What this shows, contrary to Günter's hypothesis, is that if this instrument was typical of the small hammer claviers being made in Nuremberg in the 1760s, then clearly Zumpe rejected it and made an enormous leap forward. Even in his earliest vintage, his 'small Piano-forte' was systemically different and distinctive. What's wrong with our German friends? Why are they so unwilling to give credit to one of their own countrymen? I might have explained this as resulting from their failure to understand the difference between a Pantalon and a Piano-forte: but no, clearly Michael Günter does know the difference

6 January 2018

About 150 people turned out for the first Cheltenham Coffee Concert of the new year on Saturday morning. They had a treat.

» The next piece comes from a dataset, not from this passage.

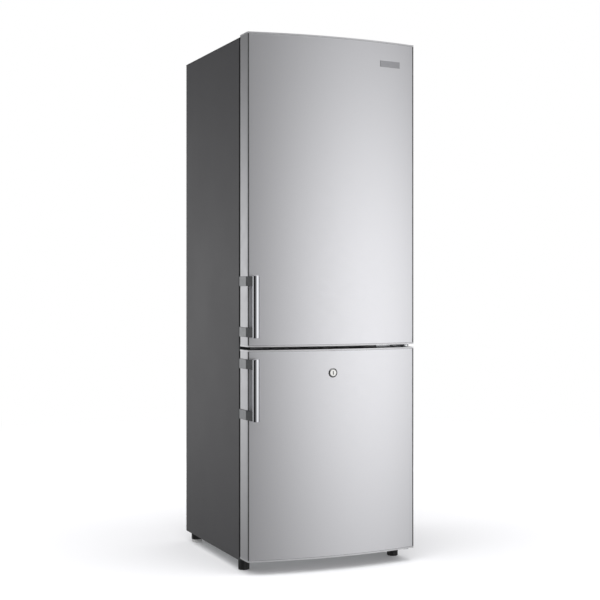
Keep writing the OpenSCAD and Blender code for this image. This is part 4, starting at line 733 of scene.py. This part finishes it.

The musical menu included Corelli, Scarlatti, Vivaldi and Handel — all delightfully played by violinists Ann Monnington and Miranda Walton, with their delicious blend of gut-strung harmonies, accompanied by Imogen Seth-Smith and Warwick Cole. They were joined by Linda Gerrard who sang a long-lost Gloria from Handel's early period in Italy. This music was only rediscovered in 2001, 'lost' in the Royal Academy in London. Delightful. It makes you wonder how many other baroque treasures are overlooked and never heard, waiting for some diligent researcher to find them.